Syriza increases its support six-fold in Greek elections
It has said it will not support New Democracy in government
Its dramatic rise in support comes at the cost of Pasok
The shift could signal a battle for the center left
When Alexis Tsipras charged onto the stage, palms clasped high and a broad grin greeting his supporters, he could have been mistaken for the election winner.
In fact Tsipras, leader of the Syriza party, had conceded defeat to New Democracy just half an hour earlier. His radical left party will not support the center-right election winner, but remain in opposition.
The outcome sent a shudder of relief through the markets and Europe, whose leaders applauded New Democracy’s win as a showing of courage and resilience from the Greek people.
But Sunday’s result – delivering nearly 27% support for Syriza – has upended the Greek political landscape, splintering the duopoly which has controlled the country for almost four decades.
As negotiations over a new government continue, questions are being raised around which party – or parties – will emerge as the country’s dominant center-left force. Pasok, under the Papandreou dynasty, has long staked that claim. But now, with its vote collapsed to just over 12% from almost 44% in 2009, it faces a fight for survival.
For many Syriza supporters, Sunday’s results were a triumph. Beyond its six-fold increase in support in three years, the party is now set up to be an active agitator on the opposition benches.
Read about the human cost of Greece’s recession
And Syriza does not have to run a country in deep recession, with unemployment over 20% and that faces a real risk of toppling out of the euro – a challenge for the most experienced political hands.
Sunday’s results were an “enormous success,” said Eliana Voutsadakis, a 36-year old architect and Syriza supporter. “I think Tsipras will become prime minister in the next couple of years.”
Tsipras is 37, born the year Greece’s military dictatorship fell, and as such represents a political future unfettered by history, according to Voutsadakis. “He hasn’t been brought up in this corrupt political system,” she said. “This is what we hope for.” As for New Democracy and Pasok: “No one wants them.”
Instead Tsipras, who had sworn to tear up the austerity plans because he believed it was sending the country to “hell,” will likely be a strident voice against the country’s leaders. He has said the party, from its position as opposition, will continue to demand the bailouts be scrapped and believes it will be “vindicated” for that position.
“Even if it didn’t manage to take the first place, Syriza is now the most basic body representing the average individual, the progressive and the anti-memorandum [anti-bailout] portion of our population,” Tsipras said.
According to Pavlos Tsimas, a Greek journalist and political commentator, Syriza has corralled not only those angry at austerity, but the youth who may be voting for the first time.
That age group remembers Syriza’s backing of their protests during the riots of 2008, which followed the fatal shooting of a teenage boy by police, Tsimas said.

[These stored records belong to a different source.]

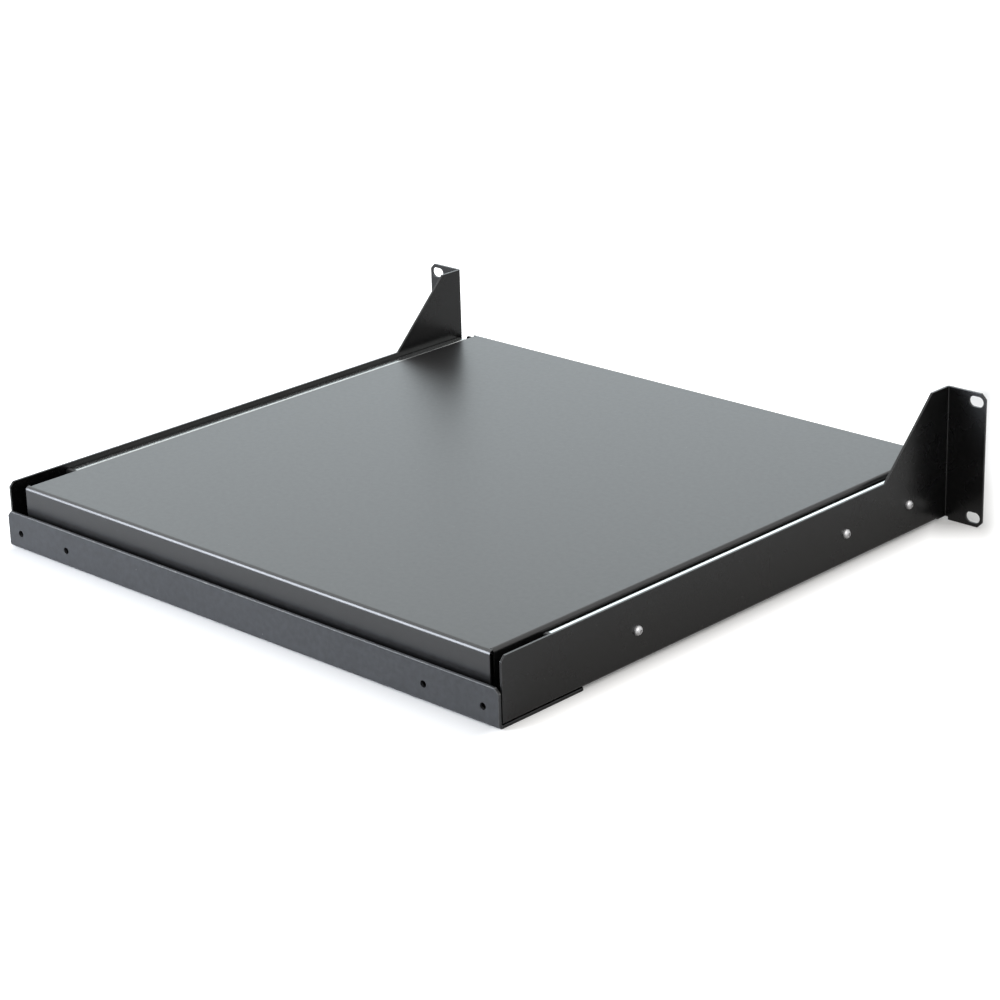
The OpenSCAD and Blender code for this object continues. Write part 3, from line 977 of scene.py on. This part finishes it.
@dataclass(frozen=True)
class Tray:
    """The sliding tray: a top with four flanges turned down, the front one covering the slides."""

    plan: Plan
    coats: Coats
    top: float = 40.7
    height: float = 36.0
    front: float = -4.4
    rear: float = 402.0
    bend_r: float = 1.3
    bend_steps: int = 8
    corner_gap: float = 1.0
    wing_gap: float = 1.5
    wing_r: float = 2.0
    relief_w: float = 2.5
    relief_h: float = 2.0

    @property
    def outer_r(self) -> float:
        """Outside radius of the tray's bends."""
        return self.bend_r + self.plan.tray_gauge

    @property
    def bend_lines(self) -> tuple[tuple[float, int], tuple[float, int]]:
        """Where the front and the rear bend start, each with the way back to the middle."""
        return (self.front + self.outer_r, 1), (self.rear - self.outer_r, -1)

    @property
    def drop(self) -> Vector:
        """How far the flanges reach down from their bends."""
        return shift(0, 0, self.outer_r - self.height)

    def build(self) -> None:
        """Bends, trims and pierces the tray's sheet and hands it over."""
        x, r, gauge = self.plan.tray_side, self.outer_r, self.plan.tray_gauge
        low, high = at(r - x, self.front + r, self.top), at(x - r, self.rear - r, self.top)
        piece = Workpiece.sheet("tray_sheet", Facing.Z, low, high)
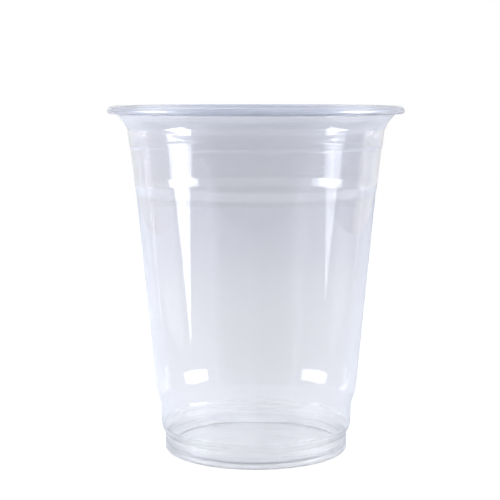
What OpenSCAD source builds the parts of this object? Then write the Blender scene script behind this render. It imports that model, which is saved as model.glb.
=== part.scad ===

But much of the party’s recent success is down to Tsipras, who Tsimas describes as “very bright, and very ambitious, and a little bit ruthless too.”
A trained civil engineer, who joined the Communist Youth of Greece as a high school student, Tsipras shot to prominence in 2006. After being put forward as a candidate for the mayor of Athens, he swept 10% of the vote to come third – far more than previous left-wing candidates had managed.
At that point, he became a “media darling,” Tsimas said. He has since built a young guard around him, who are of “another generation … new, fresh and different,” Tsimas added.
Syriza can now try to establish themselves as a “true, center-left” party which is “young, radical and clean … with no skeletons,” Tsimas said. But it could face competition from a Pasok and Democratic Left coalition, should they choose to work together.
Tsipras faces an entrenched political system and a Europe desperate to dampen instability as it continues with its austerity plan – even one which may be diluted.
Former prime minister George Papandreou, who negotiated the country’s first bailout after revealing the country’s 2009 budget deficit would be most than four times higher than the EU limit, told CNN Monday he believed Pasok’s moves to cut the deficit had enjoyed wide support.
“I don’t consider Mr. Tsipras a progressive,” the former Pasok leader said. “I think our agenda was actually a progressive agenda, in reforming the country and changing the country and making the necessary changes in order to be a viable economy and a very transparent and just state,” he said.
Papandreou said lessons could be learnt, such as pushing stimulus packages alongside austerity. But a key destabilizing factor, he said, is “the deep sense of uncertainty. For the last two … two and a half years, what [has been] most corrosive in the Greek society but also in the Greek economy is the sense of this lack of certainty … that we may be in, or out of the euro.”